▸ **GIVEN TASK**
Repeat the listing below word for word, stopping after the line that contains "joint beside it.".

▸ **SUPPLIED DATA**
=-=-=-=-=

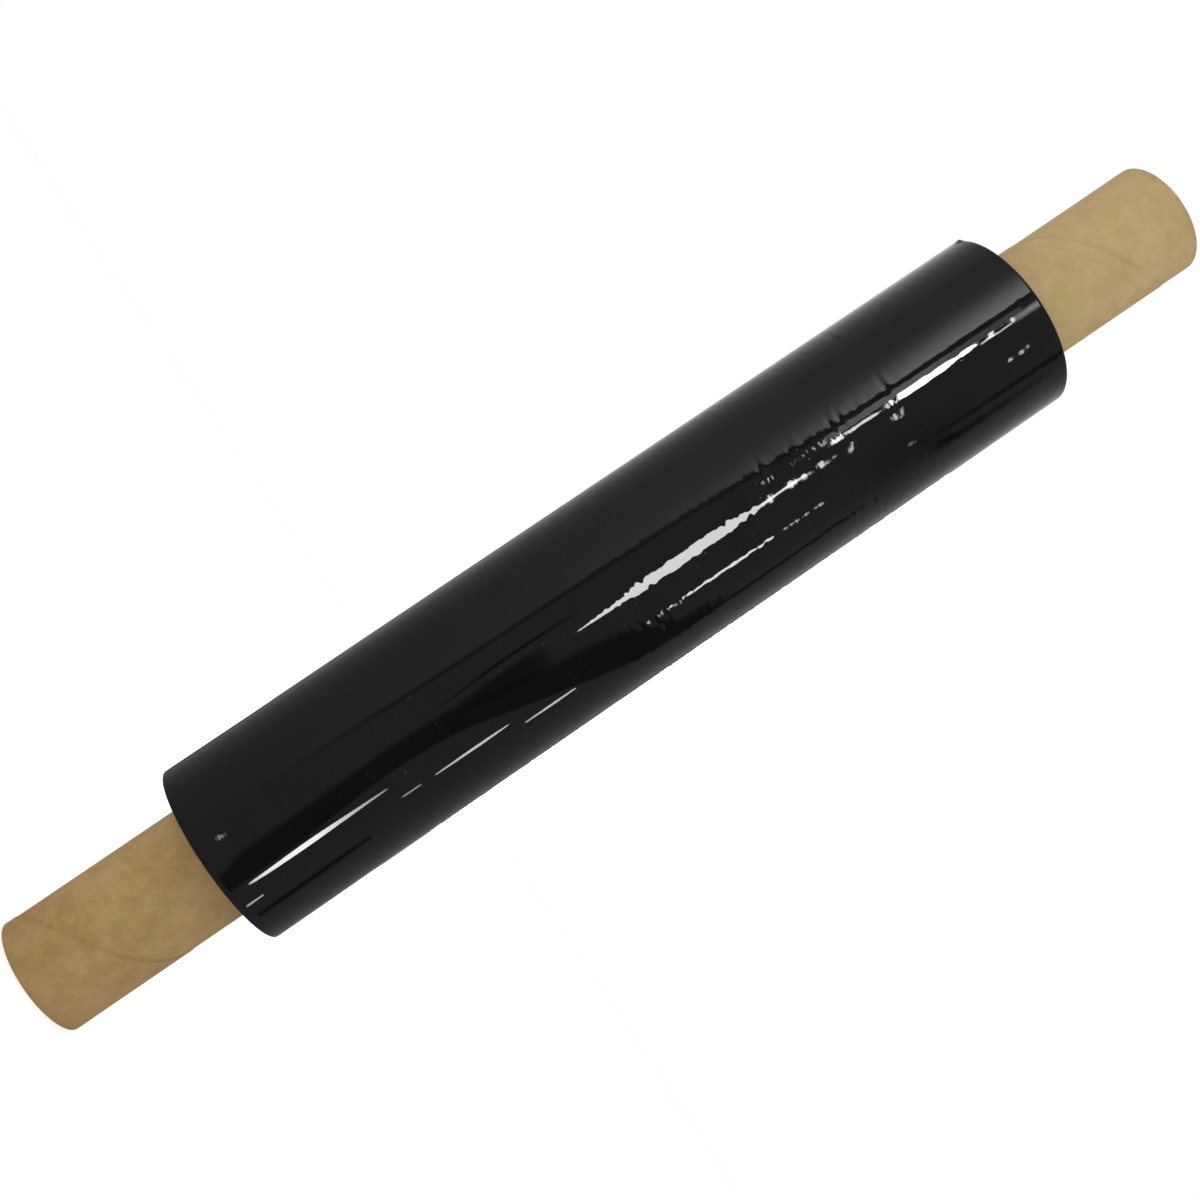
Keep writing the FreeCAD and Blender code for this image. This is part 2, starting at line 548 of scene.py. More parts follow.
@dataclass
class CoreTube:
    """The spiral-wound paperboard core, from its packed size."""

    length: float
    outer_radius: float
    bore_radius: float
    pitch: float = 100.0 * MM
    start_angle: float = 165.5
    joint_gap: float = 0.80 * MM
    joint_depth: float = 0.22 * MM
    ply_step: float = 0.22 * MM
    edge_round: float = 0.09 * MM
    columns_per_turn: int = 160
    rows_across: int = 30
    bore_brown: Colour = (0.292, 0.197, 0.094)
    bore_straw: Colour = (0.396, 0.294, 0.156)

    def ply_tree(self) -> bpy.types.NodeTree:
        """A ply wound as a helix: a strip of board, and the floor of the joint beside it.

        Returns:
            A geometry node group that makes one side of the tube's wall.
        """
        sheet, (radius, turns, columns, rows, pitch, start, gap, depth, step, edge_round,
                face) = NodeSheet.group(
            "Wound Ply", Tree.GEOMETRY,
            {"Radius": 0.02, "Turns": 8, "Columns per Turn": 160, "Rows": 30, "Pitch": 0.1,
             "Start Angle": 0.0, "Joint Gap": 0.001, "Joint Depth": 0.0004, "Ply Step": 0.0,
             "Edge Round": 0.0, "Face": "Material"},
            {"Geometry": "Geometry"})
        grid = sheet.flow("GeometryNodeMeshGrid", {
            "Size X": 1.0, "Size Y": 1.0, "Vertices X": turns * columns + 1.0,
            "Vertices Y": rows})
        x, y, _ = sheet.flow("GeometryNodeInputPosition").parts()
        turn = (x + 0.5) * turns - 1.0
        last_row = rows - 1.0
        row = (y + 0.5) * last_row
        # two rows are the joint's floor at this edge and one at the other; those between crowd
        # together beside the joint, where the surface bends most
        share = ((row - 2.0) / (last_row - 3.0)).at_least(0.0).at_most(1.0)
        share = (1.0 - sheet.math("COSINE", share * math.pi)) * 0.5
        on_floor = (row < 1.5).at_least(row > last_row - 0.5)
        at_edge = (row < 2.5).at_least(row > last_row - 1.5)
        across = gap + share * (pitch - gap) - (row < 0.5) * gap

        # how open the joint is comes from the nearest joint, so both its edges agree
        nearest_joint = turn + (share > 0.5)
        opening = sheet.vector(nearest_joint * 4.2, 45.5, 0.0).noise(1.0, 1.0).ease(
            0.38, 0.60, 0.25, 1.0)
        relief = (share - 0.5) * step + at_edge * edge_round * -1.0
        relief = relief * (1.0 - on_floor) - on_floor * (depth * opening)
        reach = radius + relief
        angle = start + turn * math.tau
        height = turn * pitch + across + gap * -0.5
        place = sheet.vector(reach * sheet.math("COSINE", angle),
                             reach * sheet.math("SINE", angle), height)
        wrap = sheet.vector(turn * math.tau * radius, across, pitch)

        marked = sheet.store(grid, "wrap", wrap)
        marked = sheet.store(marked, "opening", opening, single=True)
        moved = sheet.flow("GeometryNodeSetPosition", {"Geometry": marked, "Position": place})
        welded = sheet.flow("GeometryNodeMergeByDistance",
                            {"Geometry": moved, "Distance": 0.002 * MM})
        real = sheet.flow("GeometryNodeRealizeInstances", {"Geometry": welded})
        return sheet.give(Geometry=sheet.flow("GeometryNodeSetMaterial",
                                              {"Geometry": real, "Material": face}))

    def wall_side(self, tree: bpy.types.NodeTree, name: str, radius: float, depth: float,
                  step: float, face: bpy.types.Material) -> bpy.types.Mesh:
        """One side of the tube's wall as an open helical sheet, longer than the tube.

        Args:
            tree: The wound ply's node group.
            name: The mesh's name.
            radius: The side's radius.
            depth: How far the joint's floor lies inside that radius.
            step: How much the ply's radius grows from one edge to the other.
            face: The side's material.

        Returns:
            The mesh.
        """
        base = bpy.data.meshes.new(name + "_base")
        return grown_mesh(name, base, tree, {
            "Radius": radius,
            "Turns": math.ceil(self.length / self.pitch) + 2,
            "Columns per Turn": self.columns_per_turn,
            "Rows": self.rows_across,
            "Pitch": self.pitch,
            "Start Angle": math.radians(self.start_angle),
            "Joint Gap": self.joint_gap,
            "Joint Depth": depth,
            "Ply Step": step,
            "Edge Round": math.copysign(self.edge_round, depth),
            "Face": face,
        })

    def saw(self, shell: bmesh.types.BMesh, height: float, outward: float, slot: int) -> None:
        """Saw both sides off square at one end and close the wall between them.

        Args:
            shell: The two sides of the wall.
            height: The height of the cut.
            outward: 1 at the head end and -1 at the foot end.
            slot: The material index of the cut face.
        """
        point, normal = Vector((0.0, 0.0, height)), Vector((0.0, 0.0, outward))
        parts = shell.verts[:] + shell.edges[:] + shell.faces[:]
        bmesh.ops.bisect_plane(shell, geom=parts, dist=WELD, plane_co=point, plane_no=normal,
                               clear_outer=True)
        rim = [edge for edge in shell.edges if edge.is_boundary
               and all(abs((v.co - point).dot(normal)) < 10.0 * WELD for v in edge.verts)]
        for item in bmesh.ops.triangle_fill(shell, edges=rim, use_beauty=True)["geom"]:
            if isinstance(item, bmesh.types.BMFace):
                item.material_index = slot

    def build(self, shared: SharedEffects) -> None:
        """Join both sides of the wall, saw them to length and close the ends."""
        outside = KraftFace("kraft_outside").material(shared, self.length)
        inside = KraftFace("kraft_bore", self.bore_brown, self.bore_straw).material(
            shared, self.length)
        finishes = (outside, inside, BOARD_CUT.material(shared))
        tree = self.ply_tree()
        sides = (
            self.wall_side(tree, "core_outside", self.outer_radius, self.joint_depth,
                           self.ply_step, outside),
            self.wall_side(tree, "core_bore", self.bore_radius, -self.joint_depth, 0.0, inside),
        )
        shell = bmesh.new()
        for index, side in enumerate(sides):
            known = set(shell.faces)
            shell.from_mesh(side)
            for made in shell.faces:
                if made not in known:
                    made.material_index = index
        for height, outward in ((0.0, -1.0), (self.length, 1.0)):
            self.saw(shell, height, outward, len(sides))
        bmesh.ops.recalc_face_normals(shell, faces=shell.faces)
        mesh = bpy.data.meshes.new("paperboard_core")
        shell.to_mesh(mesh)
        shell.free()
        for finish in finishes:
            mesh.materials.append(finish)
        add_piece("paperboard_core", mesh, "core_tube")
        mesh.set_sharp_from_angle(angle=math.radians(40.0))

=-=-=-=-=

▸ **TASK RESPONSE**
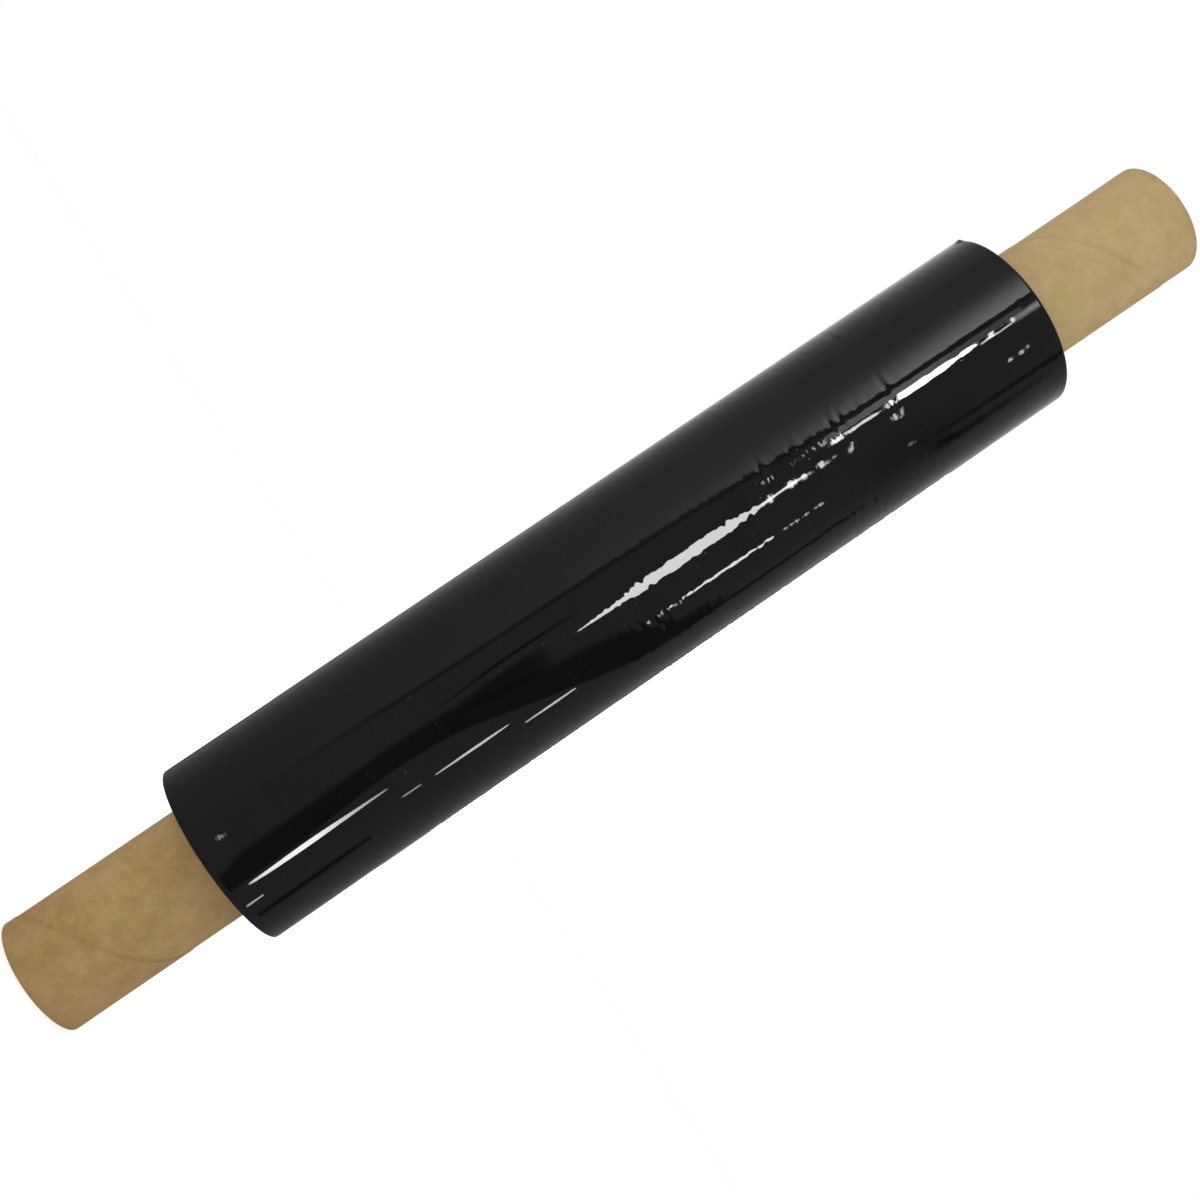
Keep writing the FreeCAD and Blender code for this image. This is part 2, starting at line 548 of scene.py. More parts follow.
@dataclass
class CoreTube:
    """The spiral-wound paperboard core, from its packed size."""

    length: float
    outer_radius: float
    bore_radius: float
    pitch: float = 100.0 * MM
    start_angle: float = 165.5
    joint_gap: float = 0.80 * MM
    joint_depth: float = 0.22 * MM
    ply_step: float = 0.22 * MM
    edge_round: float = 0.09 * MM
    columns_per_turn: int = 160
    rows_across: int = 30
    bore_brown: Colour = (0.292, 0.197, 0.094)
    bore_straw: Colour = (0.396, 0.294, 0.156)

    def ply_tree(self) -> bpy.types.NodeTree:
        """A ply wound as a helix: a strip of board, and the floor of the joint beside it.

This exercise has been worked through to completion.